Ties and already sorted segments in quicksort can easily lead to unbalanced lists if the pivot value is not carefully determined, and the imbalanced lists (eg, one on the right, ten on the left) are what causes the slowdown. So, if you can get your quicksort to perform as well on an already sorted list as it does on a ramdomized list, you've got a good method for finding the pivot.

If you're interested, the demo program produces output like this:

[root~/C] ./a.out -1 3 
Using "", 0 records
Primary Criteria offset=128

Command (h for help, Q to quit): N
How many records? 4000000
New list is 562500.00 kb

Command (h for help, Q to quit): m

Mergesorting..............3999999 function calls
123539969 Iterations     Comparison calls: 82696100
Elapsed time: 0 min 9 sec


Command (h for help, Q to quit): S
Shuffled.

Command (h for help, Q to quit): q

Quicksorting..............4000000 function calls
190179315 Iterations     Comparison calls: 100817020
Elapsed time: 0 min 23 sec

Altho without the krazy kolors. The source code is here and there's some more stuff about it by me and some discussion about halfway down this page.
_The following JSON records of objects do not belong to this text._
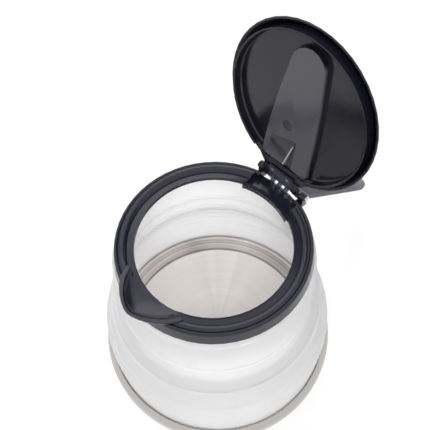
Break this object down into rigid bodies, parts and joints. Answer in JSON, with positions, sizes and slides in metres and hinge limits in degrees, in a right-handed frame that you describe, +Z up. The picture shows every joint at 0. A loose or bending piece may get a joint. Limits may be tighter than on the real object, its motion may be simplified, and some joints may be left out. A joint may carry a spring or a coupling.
{
  "type": "collapsible kettle",
  "caption": "Collapsible stovetop kettle with a steel base pan, folding silicone body, black collar with pouring spout, hinged lid and folding handle.",
  "frame": {"origin": "centre of the flat underside of the base", "axes": "+Z up, spout towards -X, lid hinge and handle at +X"},
  "size_m": [0.2543, 0.1752, 0.2557],
  "materials": {
    "brushed_steel": "satin, turned",
    "aluminium": "as rolled",
    "white_silicone": "satin white silicone",
    "black_plastic": "fine satin",
    "blackened_steel": "blackened"
  },
  "bodies": {
    "base": {"base_disc_cover": "brushed_steel", "heat_spreader_disc": "aluminium", "base_pan": "brushed_steel", "base_rim_ring": "brushed_steel", "silicone_body": "white_silicone"},
    "collar": {"collar_rim": "black_plastic", "collar_retaining_ring": "black_plastic", "hinge_pin": "blackened_steel", "pin_retaining_clip": "blackened_steel"},
    "lid": {"lid_outer_shell": "black_plastic", "lid_inner_liner": "black_plastic", "lid_hinge_leaf": "black_plastic", "lid_leaf_screw_1": "blackened_steel", "lid_leaf_screw_2": "blackened_steel"},
    "handle": {"handle_upper_cover": "black_plastic", "handle_lower_cover": "black_plastic", "handle_frame": "black_plastic", "handle_screw_1": "brushed_steel", "handle_screw_2": "brushed_steel", "handle_screw_3": "brushed_steel"}
  },
  "joints": [
    {"name": "collapse", "type": "slide", "parent": "base", "child": "collar", "axis": [0, 0, -1], "range_m": [0, 0.062], "deforming": ["silicone_body"]},
    {"name": "lid_hinge", "type": "hinge", "parent": "collar", "child": "lid", "pos_m": [0.061, 0, 0.145], "axis": [0, -1, 0], "range_deg": [0, 98.5]},
    {"name": "handle_hinge", "type": "hinge", "parent": "collar", "child": "handle", "pos_m": [0.061, 0, 0.145], "axis": [0, -1, 0], "range_deg": [0, 121]}
  ]
}
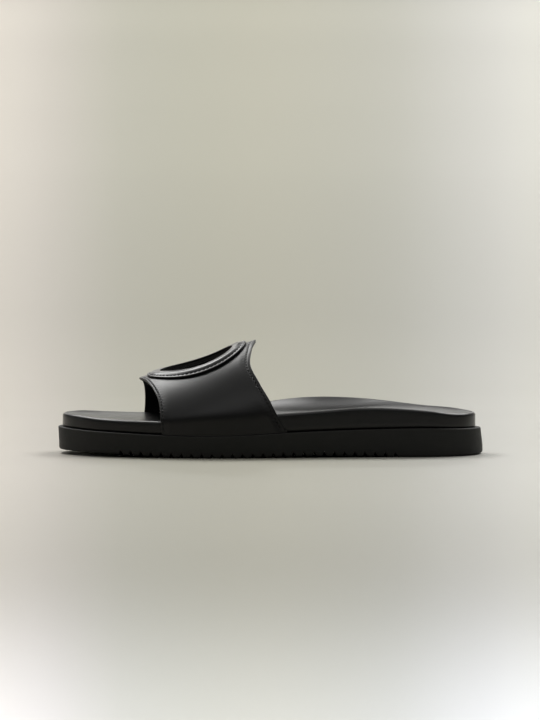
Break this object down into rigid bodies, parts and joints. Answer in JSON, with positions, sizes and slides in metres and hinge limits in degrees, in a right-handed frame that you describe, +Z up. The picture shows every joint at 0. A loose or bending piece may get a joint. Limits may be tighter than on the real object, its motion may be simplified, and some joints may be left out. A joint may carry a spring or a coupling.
{
  "type": "slide sandal",
  "caption": "Leather slide sandal: contoured wrapped footbed on a notched rubber sole, with a padded instep strap and a stitched ring round its oval cut-out.",
  "frame": {"origin": "On the floor, under the middle of the sandal's length and width.", "axes": "+X points to the heel, +Y to the inner side of the foot, and +Z up."},
  "size_m": [0.285, 0.1041, 0.0763],
  "materials": {
    "sole_rubber": "matte black rubber with a fine moulded grain",
    "footbed_leather": "black leather with a satin finish and a fine grain",
    "strap_leather": "smooth black calf leather with a satin gloss",
    "ring_leather": "smooth black calf leather with painted edges and a satin gloss"
  },
  "bodies": {
    "root": {"outsole": "sole_rubber", "footbed": "footbed_leather", "strap": "strap_leather", "strap_ring": "ring_leather"}
  },
  "joints": []
}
ps. neither sort requires extra memory with the linked list.

mk27
A: 

(1) There is an qsort algo, used by C qsort(), which doesn't require extra memory. This was most probably invented by Hoare. This makes qsort() fast in C.

(2) Randomizing the data before running qsort will almost always speed it up.

(3) selecting the median data for pivot may make it faster,

Vardhan Varma
A: 

My slower qsort algo is an in-place sort, meaning that it doesn't need any extra memory either.

John Murano
A: 

This is consistent with the analysis of the algorithms. Merge-sort is guaranteed O(nlogn) for any input and for every runtime. Quicksort is best-case O(nlogn) and average case O(nlogn), but worst-case O(n^2), so the average execution will be in between O(nlogn) and O(n^2).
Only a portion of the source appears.